Mentre la crisi di governo assomiglia sempre più a quello che negli spaghetti western si definirebbe «stallo alla messicana», con tutti i soggetti in campo paralizzati dagli altri, le ragioni della sinistra sembrano scomparire.
Da qui parte la discussione con Nicola Fratoianni, deputato di Leu. «La sinistra deve scegliere da che parte stare – dice Fratoianni – C’è un governo che seppure con molti limiti ha retto una situazione difficile, con provvedimenti che hanno guardato alla tenuta sociale del paese. Penso al sostegno al reddito e al blocco dei licenziamenti. E dall’altra parte c’è la forza politica di Matteo Renzi, che cerca la rottura. Tutto ciò avviene senza argomenti di merito, è evidente che Italia Viva voglia solo logorare Giuseppe Conte».

Tuttavia, da giocatore di poker, Renzi annusa le debolezze o persino la sfiducia dei due partiti principali verso il presidente del consiglio.
La centralità e la popolarità di Conte nel paese possono costituire un ingombro per alcuni. Ma sto al punto. Tutte le forze di maggioranza dicono di stare sul merito delle questioni. Ma una di queste forze, come ha fatto in passato e in barba agli accordi di maggioranza, alimenta una crisi a freddo. Renzi chiede soldi per la sanità ma quando era presidente del consiglio ha fatto i tagli più pesanti al settore. Critica il modello di governance ma al suo tempo ha ridotto ogni spazio di partecipazione e verticalizzato ogni decisione. In questi giorni si sono aperti molti elementi di mediazione sui singoli aspetti di contenuto, su temi che non solo Renzi aveva posto. Ma non è servito.

Vista da fuori, la situazione è paradossale. Forse non si è mai vista una crisi talmente priva di spiragli, elementi di apertura e riflessione. Ci sta dicendo che la situazione è ormai compromessa?
Spero prevalga la ragionevolezza, di sicuro lo spettacolo è inguardabile. C’è un paese che di fronte alla crisi sanitaria e sociale sente il bisogno di tutt’altra risposta. Continuo a sperare e lavorare perché nelle prossime ore la situazione cambi.

Sui soldi del Recovery Plan aleggia lo spettro di quello che accadde dopo la grande crisi del 2008 a livello globale: valanghe di soldi pubblici utili solo a garantire la transizione verso una nuova fase di liberismo.
È un rischio reale. In questa crisi c’è uno scontro. Lo ha incarnato il nuovo presidente di Confindustria indicando una strada fatta di diminuzione dei diritti e dei salari, la più vecchia possibile.

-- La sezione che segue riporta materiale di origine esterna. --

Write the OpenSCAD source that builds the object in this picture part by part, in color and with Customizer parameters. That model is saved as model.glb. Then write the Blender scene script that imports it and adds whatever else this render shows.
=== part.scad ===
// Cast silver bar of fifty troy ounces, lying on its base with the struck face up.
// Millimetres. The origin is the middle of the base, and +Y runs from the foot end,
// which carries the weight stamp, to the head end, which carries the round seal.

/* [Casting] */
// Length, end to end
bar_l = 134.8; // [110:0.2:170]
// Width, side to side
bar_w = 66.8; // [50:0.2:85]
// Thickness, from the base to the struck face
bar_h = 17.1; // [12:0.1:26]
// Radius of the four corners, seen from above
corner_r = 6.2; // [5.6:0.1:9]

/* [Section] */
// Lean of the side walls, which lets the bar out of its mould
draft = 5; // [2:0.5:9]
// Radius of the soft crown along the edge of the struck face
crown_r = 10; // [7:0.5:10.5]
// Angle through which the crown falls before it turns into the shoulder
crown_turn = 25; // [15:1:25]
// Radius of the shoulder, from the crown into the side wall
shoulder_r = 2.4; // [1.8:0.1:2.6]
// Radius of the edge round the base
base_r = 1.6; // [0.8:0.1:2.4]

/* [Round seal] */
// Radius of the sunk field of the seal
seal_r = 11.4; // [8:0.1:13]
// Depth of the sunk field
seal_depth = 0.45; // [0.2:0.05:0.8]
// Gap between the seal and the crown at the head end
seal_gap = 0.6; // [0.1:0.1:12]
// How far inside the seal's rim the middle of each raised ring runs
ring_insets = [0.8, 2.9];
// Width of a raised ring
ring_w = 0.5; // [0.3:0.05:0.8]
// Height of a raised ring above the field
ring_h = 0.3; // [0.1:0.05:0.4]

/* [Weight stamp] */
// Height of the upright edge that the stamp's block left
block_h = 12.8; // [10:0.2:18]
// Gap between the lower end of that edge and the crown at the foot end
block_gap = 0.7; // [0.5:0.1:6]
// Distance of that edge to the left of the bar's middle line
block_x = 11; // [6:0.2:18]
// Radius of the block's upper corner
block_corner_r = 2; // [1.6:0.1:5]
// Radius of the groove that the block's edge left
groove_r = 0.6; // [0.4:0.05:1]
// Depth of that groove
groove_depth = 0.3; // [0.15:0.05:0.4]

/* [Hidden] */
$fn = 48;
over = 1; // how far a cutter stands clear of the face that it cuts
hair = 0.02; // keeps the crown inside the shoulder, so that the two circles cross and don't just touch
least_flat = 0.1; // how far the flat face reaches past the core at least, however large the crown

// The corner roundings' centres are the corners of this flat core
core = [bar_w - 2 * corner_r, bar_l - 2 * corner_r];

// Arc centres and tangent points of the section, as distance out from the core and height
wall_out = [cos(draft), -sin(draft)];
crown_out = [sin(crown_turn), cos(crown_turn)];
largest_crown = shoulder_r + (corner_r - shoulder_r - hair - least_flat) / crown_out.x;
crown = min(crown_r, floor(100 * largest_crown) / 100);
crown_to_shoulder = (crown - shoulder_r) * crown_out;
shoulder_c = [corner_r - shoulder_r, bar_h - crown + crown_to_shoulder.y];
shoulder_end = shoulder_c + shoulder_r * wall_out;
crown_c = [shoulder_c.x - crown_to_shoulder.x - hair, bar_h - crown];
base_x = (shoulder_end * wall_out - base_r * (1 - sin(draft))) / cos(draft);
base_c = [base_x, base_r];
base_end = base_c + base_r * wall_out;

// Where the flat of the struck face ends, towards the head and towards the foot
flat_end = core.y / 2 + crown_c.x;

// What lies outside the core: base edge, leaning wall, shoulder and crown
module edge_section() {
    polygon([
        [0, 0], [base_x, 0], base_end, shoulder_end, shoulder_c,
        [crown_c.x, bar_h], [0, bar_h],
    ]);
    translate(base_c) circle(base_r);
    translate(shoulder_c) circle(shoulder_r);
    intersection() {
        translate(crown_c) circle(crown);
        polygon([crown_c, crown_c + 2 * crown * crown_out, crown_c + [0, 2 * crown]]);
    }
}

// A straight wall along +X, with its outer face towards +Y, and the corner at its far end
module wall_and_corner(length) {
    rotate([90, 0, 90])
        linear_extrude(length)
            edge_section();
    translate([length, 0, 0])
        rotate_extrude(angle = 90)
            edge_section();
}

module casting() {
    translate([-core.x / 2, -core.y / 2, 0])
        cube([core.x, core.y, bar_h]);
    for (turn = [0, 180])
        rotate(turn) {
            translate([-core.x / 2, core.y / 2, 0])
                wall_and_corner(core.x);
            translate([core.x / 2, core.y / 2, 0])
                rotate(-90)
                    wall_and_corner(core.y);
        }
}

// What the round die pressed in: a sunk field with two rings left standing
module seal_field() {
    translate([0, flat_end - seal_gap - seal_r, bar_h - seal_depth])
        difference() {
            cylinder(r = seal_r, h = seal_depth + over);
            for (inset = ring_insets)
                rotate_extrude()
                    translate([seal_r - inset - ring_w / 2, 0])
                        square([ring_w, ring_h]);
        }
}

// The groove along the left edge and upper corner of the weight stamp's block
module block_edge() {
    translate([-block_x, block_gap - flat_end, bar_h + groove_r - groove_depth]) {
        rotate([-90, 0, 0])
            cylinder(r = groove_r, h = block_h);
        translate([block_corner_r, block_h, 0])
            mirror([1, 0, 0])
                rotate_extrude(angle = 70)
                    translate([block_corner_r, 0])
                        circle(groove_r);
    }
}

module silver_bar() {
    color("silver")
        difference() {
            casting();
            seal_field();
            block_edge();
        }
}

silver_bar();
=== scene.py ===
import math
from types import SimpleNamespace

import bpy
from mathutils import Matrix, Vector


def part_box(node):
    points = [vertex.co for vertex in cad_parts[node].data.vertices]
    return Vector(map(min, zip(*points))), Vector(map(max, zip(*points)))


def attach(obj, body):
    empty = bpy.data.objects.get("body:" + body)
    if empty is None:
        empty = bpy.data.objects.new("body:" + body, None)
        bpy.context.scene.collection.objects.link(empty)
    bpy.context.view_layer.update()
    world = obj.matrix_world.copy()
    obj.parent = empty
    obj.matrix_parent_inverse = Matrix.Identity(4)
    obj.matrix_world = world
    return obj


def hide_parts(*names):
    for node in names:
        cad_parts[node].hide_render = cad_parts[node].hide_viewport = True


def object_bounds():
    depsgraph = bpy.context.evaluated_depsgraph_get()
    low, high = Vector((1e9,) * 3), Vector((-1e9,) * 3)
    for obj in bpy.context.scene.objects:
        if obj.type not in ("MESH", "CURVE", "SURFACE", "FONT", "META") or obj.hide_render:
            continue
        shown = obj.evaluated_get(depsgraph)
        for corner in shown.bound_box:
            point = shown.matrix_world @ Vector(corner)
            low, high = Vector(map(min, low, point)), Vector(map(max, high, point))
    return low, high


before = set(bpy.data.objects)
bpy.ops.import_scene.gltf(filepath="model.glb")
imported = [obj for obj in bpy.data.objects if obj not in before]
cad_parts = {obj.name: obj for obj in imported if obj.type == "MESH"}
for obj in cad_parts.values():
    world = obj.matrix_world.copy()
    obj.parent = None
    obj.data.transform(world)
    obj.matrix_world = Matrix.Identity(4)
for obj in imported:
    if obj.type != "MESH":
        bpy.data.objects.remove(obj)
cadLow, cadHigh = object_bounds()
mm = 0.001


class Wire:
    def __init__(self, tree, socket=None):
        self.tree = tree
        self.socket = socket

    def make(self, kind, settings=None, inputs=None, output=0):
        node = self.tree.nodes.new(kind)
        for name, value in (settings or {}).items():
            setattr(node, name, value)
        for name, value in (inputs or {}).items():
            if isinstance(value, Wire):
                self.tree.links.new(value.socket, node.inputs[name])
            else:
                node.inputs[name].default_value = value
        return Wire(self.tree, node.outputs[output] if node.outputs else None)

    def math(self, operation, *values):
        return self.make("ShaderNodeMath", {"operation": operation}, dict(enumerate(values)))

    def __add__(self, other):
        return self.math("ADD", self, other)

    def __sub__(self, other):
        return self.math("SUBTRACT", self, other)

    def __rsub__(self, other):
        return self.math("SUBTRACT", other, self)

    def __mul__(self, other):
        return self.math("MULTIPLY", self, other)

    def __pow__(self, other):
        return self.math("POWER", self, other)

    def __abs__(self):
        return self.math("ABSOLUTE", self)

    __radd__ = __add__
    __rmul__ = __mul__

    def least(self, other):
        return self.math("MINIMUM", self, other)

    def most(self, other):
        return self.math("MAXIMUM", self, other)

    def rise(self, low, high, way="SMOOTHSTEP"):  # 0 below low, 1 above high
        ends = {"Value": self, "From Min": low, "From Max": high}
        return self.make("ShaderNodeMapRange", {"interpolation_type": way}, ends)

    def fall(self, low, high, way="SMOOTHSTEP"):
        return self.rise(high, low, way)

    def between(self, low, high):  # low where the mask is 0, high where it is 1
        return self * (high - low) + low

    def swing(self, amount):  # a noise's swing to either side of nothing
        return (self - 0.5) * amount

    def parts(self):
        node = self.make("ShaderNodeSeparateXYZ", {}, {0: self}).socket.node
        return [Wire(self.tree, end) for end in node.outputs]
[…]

Su questo si gioca molto della vicenda di questi giorni e la sinistra deve trovare una voce più forte per indicare investimenti e riforme che abbiano il segno dell’innovazione, della giustizia sociale e ambientale. Deve essere chiaro che la normalità a cui in molti vorrebbero tornare è parte rilevante del problema.

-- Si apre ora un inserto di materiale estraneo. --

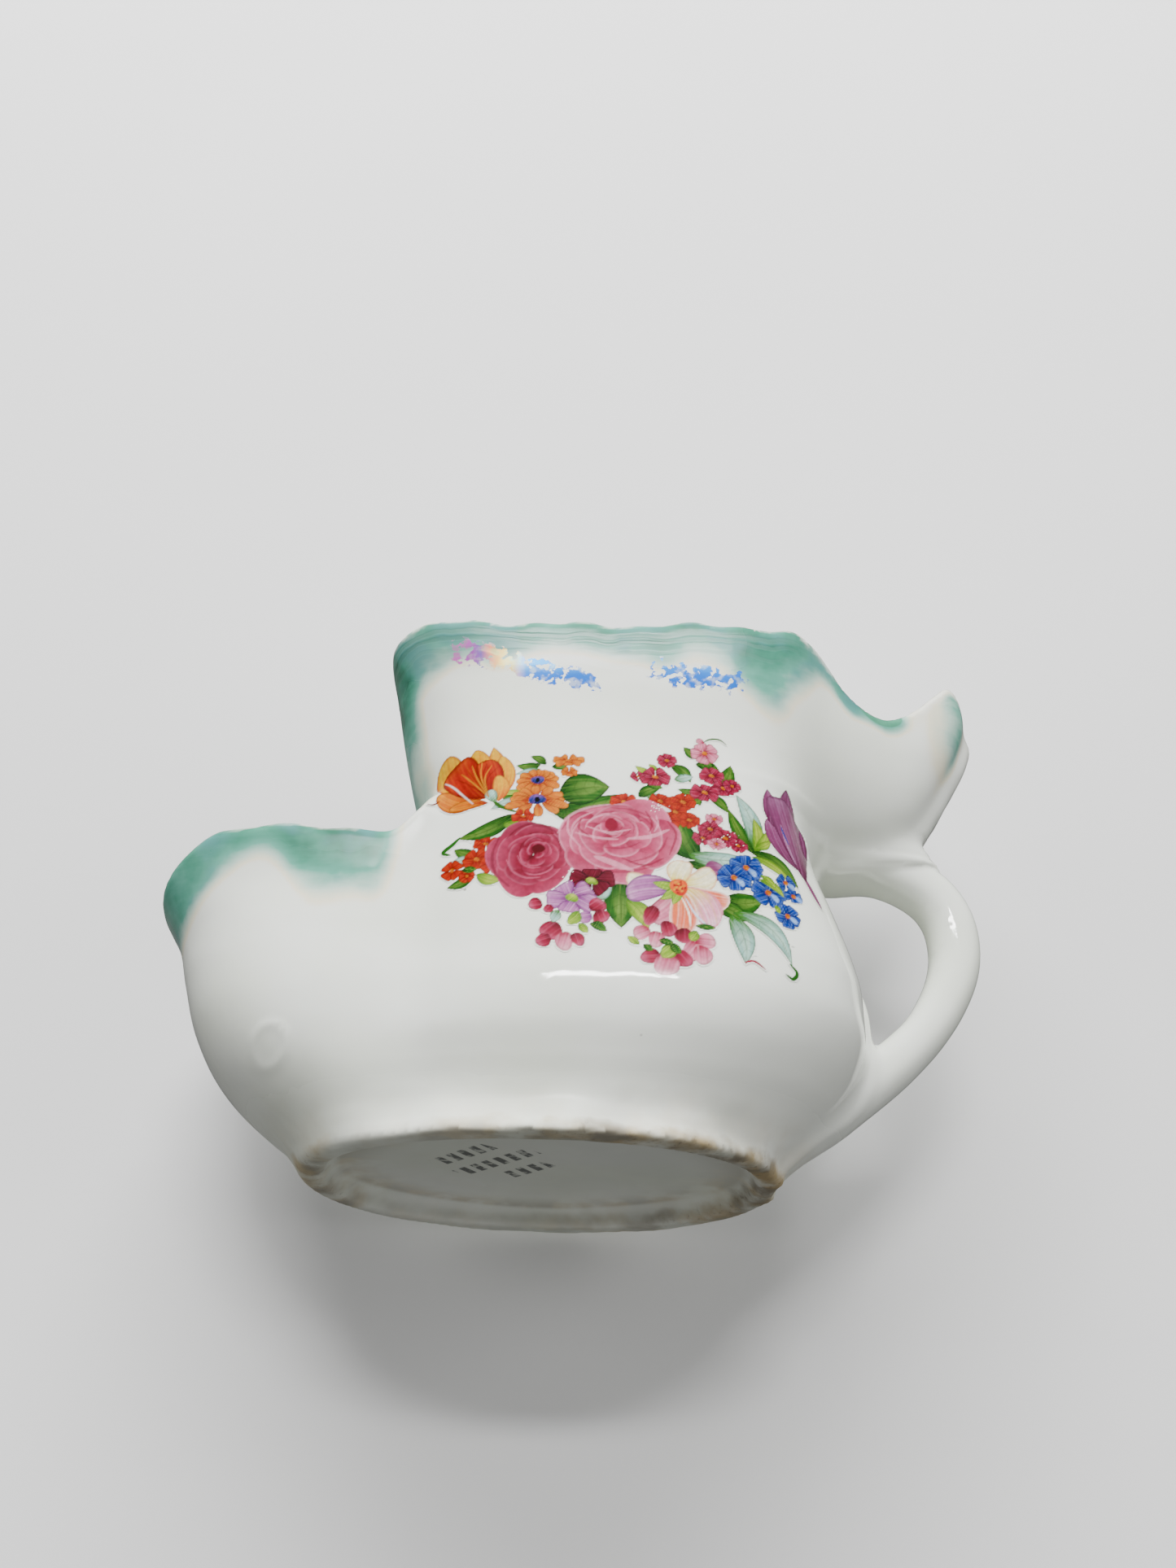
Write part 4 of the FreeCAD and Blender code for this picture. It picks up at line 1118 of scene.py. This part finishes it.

Ma questa è la maggioranza che ha accolto con scandalo la patrimoniale che volevate introdurre.
Questo è il miglior governo possibile alle condizioni date. Ma ciò non significa che non restino aperte questioni su cui rimane una divergenza radicale, serve un’iniziativa nel senso della giustizia fiscale e redistributiva. È una faccenda di buon senso. In Italia la subalternità alla destra sul tema delle tasse resta molto diffusa. Continueremo a porre la questione della patrimoniale, anche con la rete che si è costruita attorno a Equologica. Per quello che mi riguarda questa partita non è affatto chiusa.

Si litiga anche sulla riapertura delle scuole. Che posizione ha?
Trovo incredibile la pressione di molti presidenti di regione contro la riapertura. In alcuni casi sono gli stessi che in nome della sicurezza ritardano le scuole riaprono impianti da sci e settori produttivi, almeno abbiano la decenza di chiudere anche quelli. La scuola non può passare in secondo piano rispetto alle esigenze economiche.